Each year, when I visit the Methodist orphanage in Guatemalan highlands, the first thing kids ask me is to translate English words on their t-shirts. For years, it was only orphans who wore western clothes, but for the past several years, I have seen an increase in this type of apparel. More than 90 percent of Guatemalans are Mayan; most wear brilliant hand-made textiles. Textile workers pass on ancient designs within each community. While Mayan families struggle with whether or not to allow their children to migrate from tradition, western clothes are sold in giant mounds at extremely cheap prices in open markets.
After hearing a story on NPR and reading an article in the magazine Quaker Action about the negative impacts in developing countries from the export of large volumes of clothes, I became more concerned about what I observed in Guatemala.
According to NPR, the average American discards more than 10 pounds of clothes each year. Charities receive so many donations that they can only keep clothes in retail outlets for about three weeks. The US exports 1,000 tons of used clothes every day. The clothes are sold in bulk for 6 to 12 cents per pound to companies that export the clothes to developing countries. One half of the billion pieces of clothes donated to Goodwill each year are sold to exporters. There are no estimates of how much clothing ends up in landfills of receiving nations.
While the export of clothes may not have the toxic effects of exporting electronic waste, the loss of jobs, dignity and indigenous cultural tradition are additional costs of our unchecked consumption on our neighbors. The UN estimates that tens of thousands of textile workers in Africa have lost their jobs due to the used clothes industry.
In 2002, the United Nations encouraged developing nations to ban the sale of used clothes, which 30 countries have adopted today.
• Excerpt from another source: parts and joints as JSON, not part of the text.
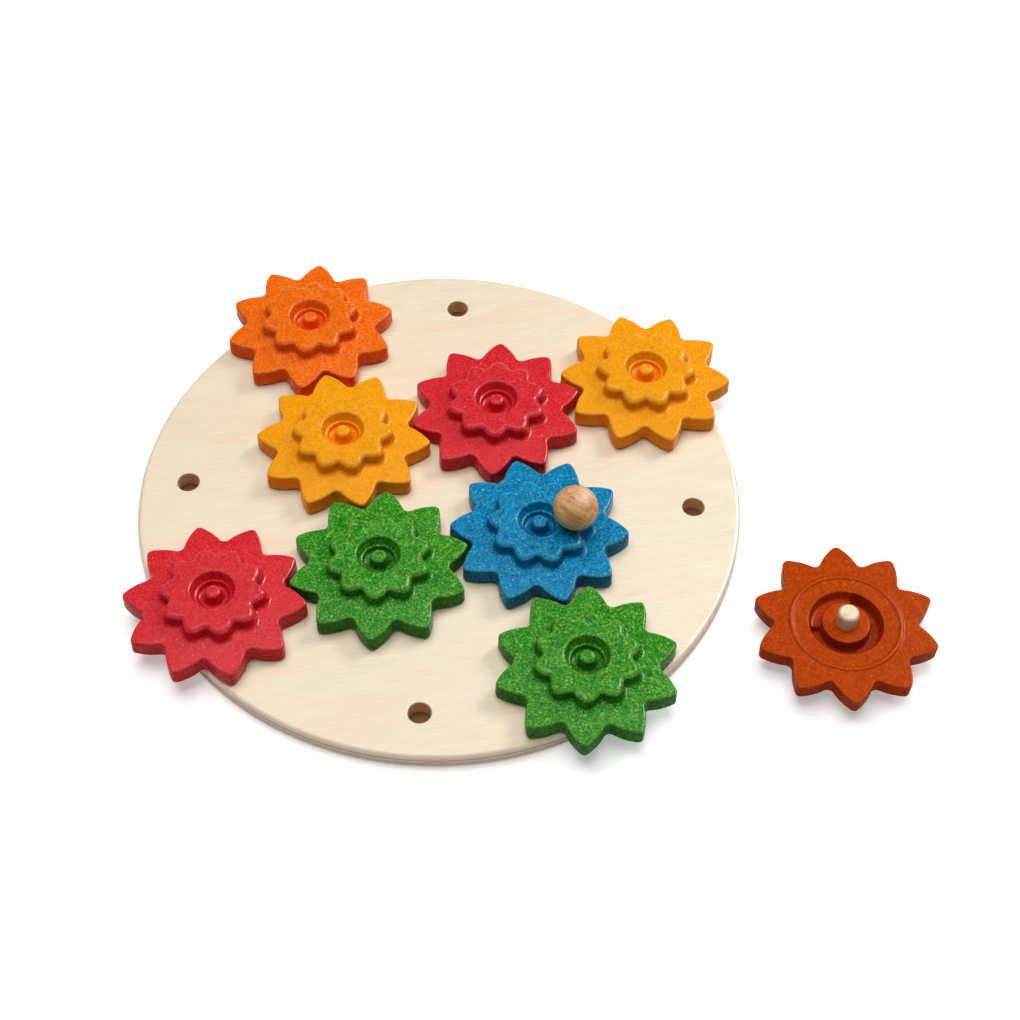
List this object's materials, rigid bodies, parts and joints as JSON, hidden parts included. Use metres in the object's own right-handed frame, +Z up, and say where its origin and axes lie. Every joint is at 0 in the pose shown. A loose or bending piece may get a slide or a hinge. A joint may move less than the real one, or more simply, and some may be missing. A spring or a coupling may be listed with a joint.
{
  "type": "crank gear toy",
  "caption": "Round wooden board with pegged flower-shaped gears in mesh; a ball handle on one gear cranks the whole train, and each gear lifts out of its hole.",
  "frame": {"origin": "centre of the board's underside, on the surface that the board lies on", "axes": "+Z up, out of the board's face; +X along a row of holes, towards the board's right as the crank stands at the front right; +Y along a column of holes, away from the user"},
  "size_m": [0.3711, 0.3331, 0.0477],
  "materials": {
    "birch_plywood": "clear satin lacquer, plies show on the edge",
    "dyed_orange": "moulded sawdust composite, dyed through, satin",
    "dyed_yellow": "moulded sawdust composite, dyed through, satin",
    "dyed_red": "moulded sawdust composite, dyed through, satin",
    "dyed_green": "moulded sawdust composite, dyed through, satin",
    "dyed_blue": "moulded sawdust composite, dyed through, satin",
    "dyed_burnt_orange": "moulded sawdust composite, dyed through, satin",
    "beech_dowel": "bare fluted dowel",
    "rubberwood_ball": "turned and sanded, thin clear lacquer"
  },
  "bodies": {
    "board": {"board": "birch_plywood"},
    "peg_blue": {"peg_blue": "beech_dowel"},
    "gear_blue": {"gear_blue": "dyed_blue", "crank_stem": "beech_dowel", "crank_ball": "rubberwood_ball"},
    "peg_orange": {"peg_orange": "beech_dowel"},
    "gear_orange": {"gear_orange": "dyed_orange"},
    "peg_yellow_inner": {"peg_yellow_inner": "beech_dowel"},
    "gear_yellow_inner": {"gear_yellow_inner": "dyed_yellow"},
    "peg_red_inner": {"peg_red_inner": "beech_dowel"},
    "gear_red_inner": {"gear_red_inner": "dyed_red"},
    "peg_yellow_outer": {"peg_yellow_outer": "beech_dowel"},
    "gear_yellow_outer": {"gear_yellow_outer": "dyed_yellow"},
    "peg_green_inner": {"peg_green_inner": "beech_dowel"},
    "gear_green_inner": {"gear_green_inner": "dyed_green"},
    "peg_red_outer": {"peg_red_outer": "beech_dowel"},
    "gear_red_outer": {"gear_red_outer": "dyed_red"},
    "peg_green_outer": {"peg_green_outer": "beech_dowel"},
    "gear_green_outer": {"gear_green_outer": "dyed_green"},
    "spare": {"gear_spare": "dyed_burnt_orange", "peg_spare": "beech_dowel"}
  },
  "joints": [
    {"name": "blue_lift", "type": "slide", "parent": "board", "child": "peg_blue", "axis": [0, 0, 1], "range_m": [0, 0.05]},
    {"name": "crank_spin", "type": "hinge", "parent": "peg_blue", "child": "gear_blue", "pos_m": [0.04, -0.04, 0.009], "axis": [0, 0, 1], "continuous": true},
    {"name": "orange_lift", "type": "slide", "parent": "board", "child": "peg_orange", "axis": [0, 0, 1], "range_m": [0, 0.05]},
    {"name": "orange_spin", "type": "hinge", "parent": "peg_orange", "child": "gear_orange", "pos_m": [-0.04, 0.12, 0.009], "axis": [0, 0, 1], "continuous": true},
    {"name": "yellow_inner_lift", "type": "slide", "parent": "board", "child": "peg_yellow_inner", "axis": [0, 0, 1], "range_m": [0, 0.05]},
    {"name": "yellow_inner_spin", "type": "hinge", "parent": "peg_yellow_inner", "child": "gear_yellow_inner", "pos_m": [-0.04, 0.04, 0.009], "axis": [0, 0, 1], "continuous": true},
    {"name": "red_inner_lift", "type": "slide", "parent": "board", "child": "peg_red_inner", "axis": [0, 0, 1], "range_m": [0, 0.05]},
    {"name": "red_inner_spin", "type": "hinge", "parent": "peg_red_inner", "child": "gear_red_inner", "pos_m": [0.04, 0.04, 0.009], "axis": [0, 0, 1], "continuous": true},
    {"name": "yellow_outer_lift", "type": "slide", "parent": "board", "child": "peg_yellow_outer", "axis": [0, 0, 1], "range_m": [0, 0.05]},
    {"name": "yellow_outer_spin", "type": "hinge", "parent": "peg_yellow_outer", "child": "gear_yellow_outer", "pos_m": [0.12, 0.04, 0.009], "axis": [0, 0, 1], "continuous": true},
    {"name": "green_inner_lift", "type": "slide", "parent": "board", "child": "peg_green_inner", "axis": [0, 0, 1], "range_m": [0, 0.05]},
    {"name": "green_inner_spin", "type": "hinge", "parent": "peg_green_inner", "child": "gear_green_inner", "pos_m": [-0.04, -0.04, 0.009], "axis": [0, 0, 1], "continuous": true},
    {"name": "red_outer_lift", "type": "slide", "parent": "board", "child": "peg_red_outer", "axis": [0, 0, 1], "range_m": [0, 0.05]},
    {"name": "red_outer_spin", "type": "hinge", "parent": "peg_red_outer", "child": "gear_red_outer", "pos_m": [-0.12, -0.04, 0.009], "axis": [0, 0, 1], "continuous": true},
    {"name": "green_outer_lift", "type": "slide", "parent": "board", "child": "peg_green_outer", "axis": [0, 0, 1], "range_m": [0, 0.05]},
    {"name": "green_outer_spin", "type": "hinge", "parent": "peg_green_outer", "child": "gear_green_outer", "pos_m": [0.04, -0.12, 0.009], "axis": [0, 0, 1], "continuous": true},
    {"name": "spare_lift", "type": "slide", "parent": "board", "child": "spare", "axis": [0, 0, 1], "range_m": [0, 0.05]}
  ],
  "couplings": [
    {"joint": "orange_spin", "follows": "crank_spin", "ratio": -1},
    {"joint": "yellow_inner_spin", "follows": "crank_spin", "ratio": 1},
    {"joint": "red_inner_spin", "follows": "crank_spin", "ratio": -1},
    {"joint": "yellow_outer_spin", "follows": "crank_spin", "ratio": 1},
    {"joint": "green_inner_spin", "follows": "crank_spin", "ratio": -1},
    {"joint": "red_outer_spin", "follows": "crank_spin", "ratio": 1},
    {"joint": "green_outer_spin", "follows": "crank_spin", "ratio": -1}
  ]
}
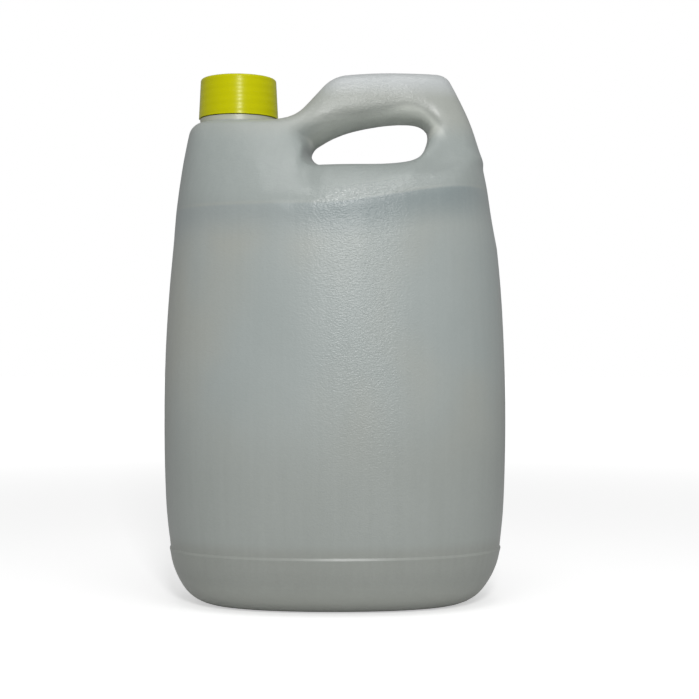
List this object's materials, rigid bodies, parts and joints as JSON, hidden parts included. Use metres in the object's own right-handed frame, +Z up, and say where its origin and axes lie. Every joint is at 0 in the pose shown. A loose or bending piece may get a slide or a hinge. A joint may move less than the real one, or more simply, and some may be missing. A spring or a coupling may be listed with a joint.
{
  "type": "plastic jug",
  "caption": "Hollow oval plastic jug with a through handle moulded into its shoulder and an off-centre neck closed by a lined screw cap.",
  "frame": {"origin": "centre of the jug's footprint on the table, under the middle of the body", "axes": "+Z up; +X along the long side from the neck toward the handle's outer leg; +Y from the front to the back, so the jug is symmetric about the XZ plane"},
  "size_m": [0.1812, 0.118, 0.2793],
  "materials": {
    "natural_plastic": "natural translucent polyethylene, satin with a fine orange peel",
    "cap_plastic": "smooth moulded yellow polypropylene, semi gloss",
    "liner_foam": "white closed-cell foam wad, matte"
  },
  "bodies": {
    "jug": {"jug_body": "natural_plastic"},
    "liner": {"cap_liner": "liner_foam"},
    "cap": {"screw_cap": "cap_plastic"}
  },
  "joints": [
    {"name": "cap_rise", "type": "slide", "parent": "jug", "child": "liner", "axis": [0, 0, 1], "range_m": [0, 0.0253]},
    {"name": "cap_turn", "type": "hinge", "parent": "liner", "child": "cap", "pos_m": [-0.0515, 0, 0.2668], "axis": [0, 0, 1], "range_deg": [0, 2160]}
  ],
  "couplings": [
    {"joint": "cap_rise", "follows": "cap_turn", "m_per_rad": 0.00066845}
  ]
}
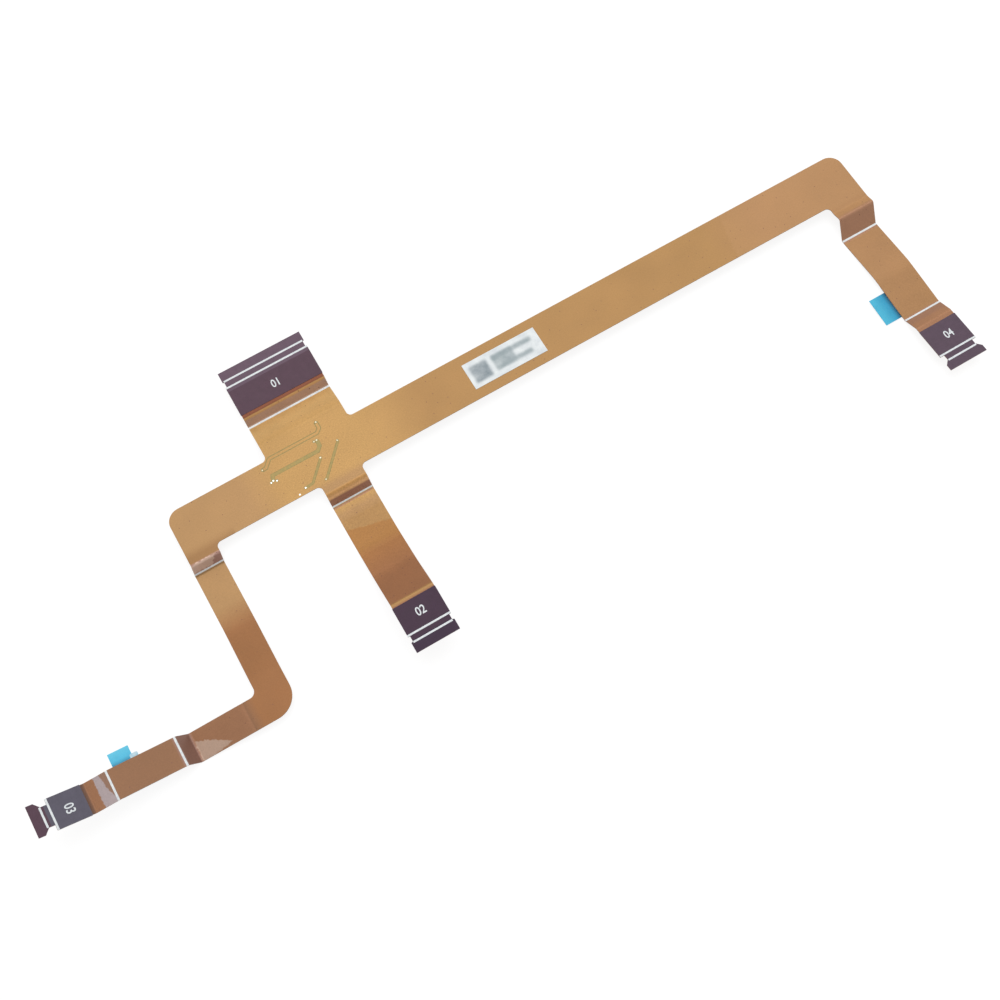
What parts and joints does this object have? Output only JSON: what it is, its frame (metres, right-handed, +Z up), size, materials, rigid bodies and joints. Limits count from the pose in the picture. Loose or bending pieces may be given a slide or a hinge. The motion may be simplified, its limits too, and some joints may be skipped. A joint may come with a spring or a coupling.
{
  "type": "flat flexible touchpad cable",
  "caption": "Branched flat flexible cable of amber film with stiffened plug ends, notched locking ears, formed bends and peel-off adhesive pads.",
  "frame": {"origin": "middle of the cable's outline, on the floor that its lowest folds lie on", "axes": "+X along the trunk towards the antenna branch, +Y in the plane towards the board branch, +Z up, with the printed side up"},
  "size_m": [0.2228, 0.0832, 0.0113],
  "materials": {
    "polyimide_base": "satin",
    "polyimide_coverlay": "glossy amber film",
    "copper_foil": "satin",
    "gold_plating": "polished",
    "stiffener_film": "glossy dark purple film",
    "white_ink": "matte print",
    "label_paper": "matte",
    "adhesive_film": "clear",
    "release_liner": "glossy",
    "blue_film": "glossy"
  },
  "bodies": {
    "root": {"antenna_adhesive": "adhesive_film", "antenna_contacts": "gold_plating", "antenna_insertion_lines": "white_ink", "antenna_liner": "release_liner", "antenna_pull_tab": "blue_film", "antenna_stiffener": "stiffener_film", "base_film": "polyimide_base", "board_contacts": "gold_plating", "board_insertion_lines": "white_ink", "board_stiffener": "stiffener_film", "bottom_coverlay": "polyimide_coverlay", "folding_lines": "white_ink", "ground_copper": "copper_foil", "jumper_traces": "copper_foil", "label": "label_paper", "reader_adhesive": "adhesive_film", "reader_contacts": "gold_plating", "reader_insertion_lines": "white_ink", "reader_liner": "release_liner", "reader_pull_tab": "blue_film", "reader_stiffener": "stiffener_film", "signal_copper": "copper_foil", "top_coverlay": "polyimide_coverlay", "touchpad_contacts": "gold_plating", "touchpad_insertion_lines": "white_ink", "touchpad_stiffener": "stiffener_film", "via_barrels": "copper_foil"}
  },
  "joints": []
}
Despite these bans, clothing smugglers ignore these bans daily.
The solution is not to stop donating clothes to charities. These charities provide a valuable service by offering a reuse option for apparel and affordable clothing to the poor. Instead, we should, first, prevent the volume of used clothes from accumulating. Master Recyclers know, waste prevention is more ecologically beneficial than reuse – clothing is no exception.
Second we must buy reused clothing from these charities instead of buying new. Just like buying recycled content paper closes the recycling loop; buying used clothes offers a local market for that waste stream.
waste prevention ideas for clothing:
- Only buy used clothes.
- Organize a garage sale.
- Have a party to trade clothes with friends. (often called a “naked lady” party)
- Buy sturdy clothes that will last a long time, are easy to clean, and won’t go out of fashion in one season.
- Take care of clothes and mend them instead of discarding them.
- Donate only as much as you consume.
- Avoid event t-shirts if you don’t plan to wear them.